#### What needs to be done
Your task is to copy the material exactly.

#### Supplied information

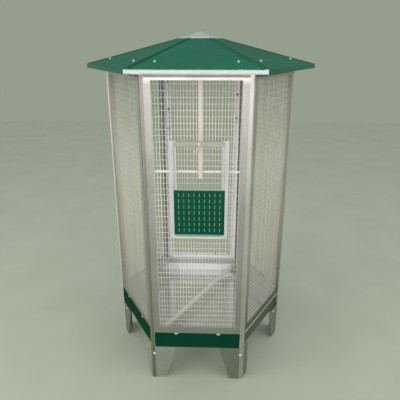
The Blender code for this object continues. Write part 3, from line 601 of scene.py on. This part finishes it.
def wire(start, end):
    """Straight drawn wire with nipped ends."""
    start, end = Vector(start), Vector(end)
    run = end - start
    turn = Vector((0, 0, 1)).rotation_difference(run).to_euler()
    nothing_selected()
    bpy.ops.mesh.primitive_cylinder_add(vertices=WIRE_SIDES, radius=WIRE / 2,
                                        depth=run.length, location=(start + end) / 2,
                                        rotation=turn)
    made = bpy.context.object
    deselect_mesh()
    for face in made.data.polygons:
        face.select = len(face.vertices) > 4
    bpy.ops.object.mode_set(mode="EDIT")
    bpy.ops.mesh.inset(thickness=WIRE_NIP)
    bpy.ops.object.mode_set(mode="OBJECT")
    for face in made.data.polygons:
        face.use_smooth = len(face.vertices) == 4
    apply_place(made)
    return made


def weld_bead(place):
    """Small zinc-filled swelling where two wires cross."""
    nothing_selected()
    bpy.ops.mesh.primitive_ico_sphere_add(subdivisions=1, radius=BEAD_RADIUS, location=place)
    made = bpy.context.object
    made.scale = BEAD_SQUASH
    apply_place(made)
    return made


def net_levels(low, high, pitch, middle):
    """Wire places between two limits that include the given middle."""
    first = middle - math.floor((middle - low) / pitch) * pitch
    count = int((high - first) / pitch + COUNT_SLACK) + 1
    return [first + i * pitch for i in range(count)]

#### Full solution
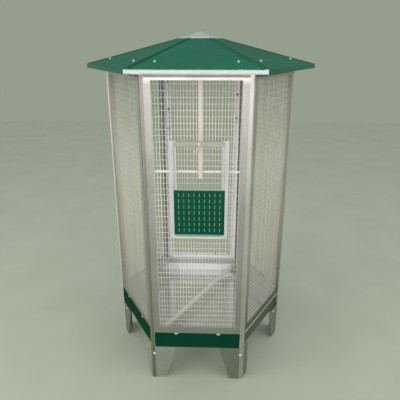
The Blender code for this object continues. Write part 3, from line 601 of scene.py on. This part finishes it.
def wire(start, end):
    """Straight drawn wire with nipped ends."""
    start, end = Vector(start), Vector(end)
    run = end - start
    turn = Vector((0, 0, 1)).rotation_difference(run).to_euler()
    nothing_selected()
    bpy.ops.mesh.primitive_cylinder_add(vertices=WIRE_SIDES, radius=WIRE / 2,
                                        depth=run.length, location=(start + end) / 2,
                                        rotation=turn)
    made = bpy.context.object
    deselect_mesh()
    for face in made.data.polygons:
        face.select = len(face.vertices) > 4
    bpy.ops.object.mode_set(mode="EDIT")
    bpy.ops.mesh.inset(thickness=WIRE_NIP)
    bpy.ops.object.mode_set(mode="OBJECT")
    for face in made.data.polygons:
        face.use_smooth = len(face.vertices) == 4
    apply_place(made)
    return made


def weld_bead(place):
    """Small zinc-filled swelling where two wires cross."""
    nothing_selected()
    bpy.ops.mesh.primitive_ico_sphere_add(subdivisions=1, radius=BEAD_RADIUS, location=place)
    made = bpy.context.object
    made.scale = BEAD_SQUASH
    apply_place(made)
    return made


def net_levels(low, high, pitch, middle):
    """Wire places between two limits that include the given middle."""
    first = middle - math.floor((middle - low) / pitch) * pitch
    count = int((high - first) / pitch + COUNT_SLACK) + 1
    return [first + i * pitch for i in range(count)]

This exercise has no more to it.